Experimental investigations on pressure loss and heat transfer of two-phase carbon dioxide flow in a horizontal circular pipe of 0.4 mm diameter

The miniaturisation process in electronics, mechanics and other disciplines requires efficient, light and small cooling devices. Especially in the case of high thermal loads, mini-channels have been found to be appropriate candidates to remove heat efficiently from heated structures. The associated convective heat transfer is usually limited by the pressure loss which complicates the increase of flow rates and the achievement of an improved turbulent heat transfer.
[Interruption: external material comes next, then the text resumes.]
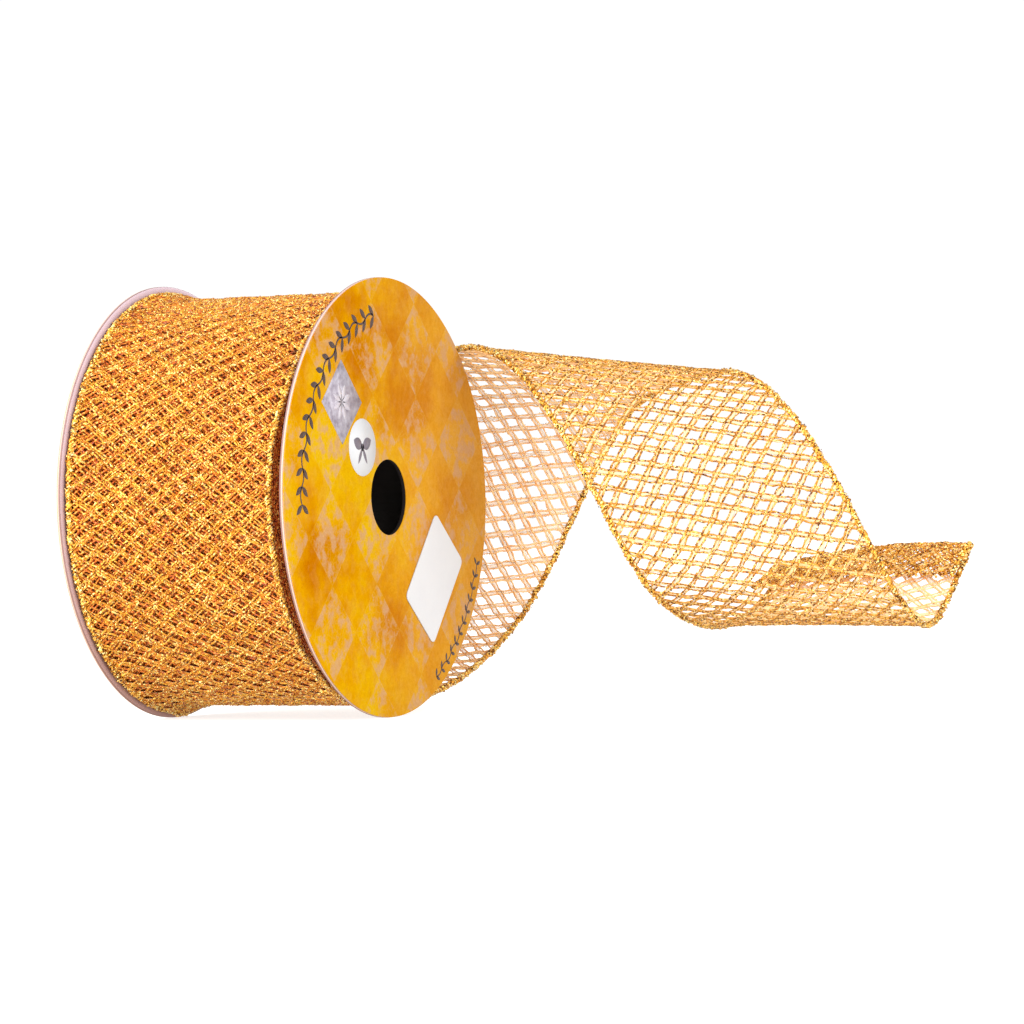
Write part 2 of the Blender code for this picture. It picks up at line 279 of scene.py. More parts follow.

In this regard, increasing heat transfer of boiling flow in mini-channels by using CO2 as refrigerant opens an interesting new approach for such applications. The inner diameter (I.D.) of minichannels ranges from 0.2 mm to 3 mm. Two-phase carbon dioxide flow in mini-channels with I.D. >1 mm has been extensively experimentally and numerically investigated. Because advanced technologies now allow for the precise manufacture of smooth mini-channels with I.D. <0.5 mm, new trends intend to implement thinner tubes in order to further reduce hardware size. The necessary instrumentation of such thin tubes for the experimental investigation of two-phase flow carbon dioxide becomes delicate. In the present contribution, a modified 2-Phase Accumulator Loop (2-PACL) was used in order to measure heat transfer coefficients and pressure loss of boiling CO2 flowing through a horizontal circular pipe with an I.D. of 0.4 mm and a length of 140 mm. A specific part of the pipe was electrically heated and the resulting heat transfer coefficients were measured. Inlet conditions have been selected to be single phase with a saturation pressure of about 60 bar and a saturation temperature of about 22 °C. Experiments have been performed under high flow and heat load conditions. Mass flux and heat flux density have been systematically increased from 1100 to 4400 kgm2s and from 119.4 to 397.9 kWm2, respectively. Furthermore the measurements were compared to some of the latest published correlations to get an impression on how accurate two-phase flow with heat transfer using CO2 can be predicted for the design of mini-channel based cooling devices.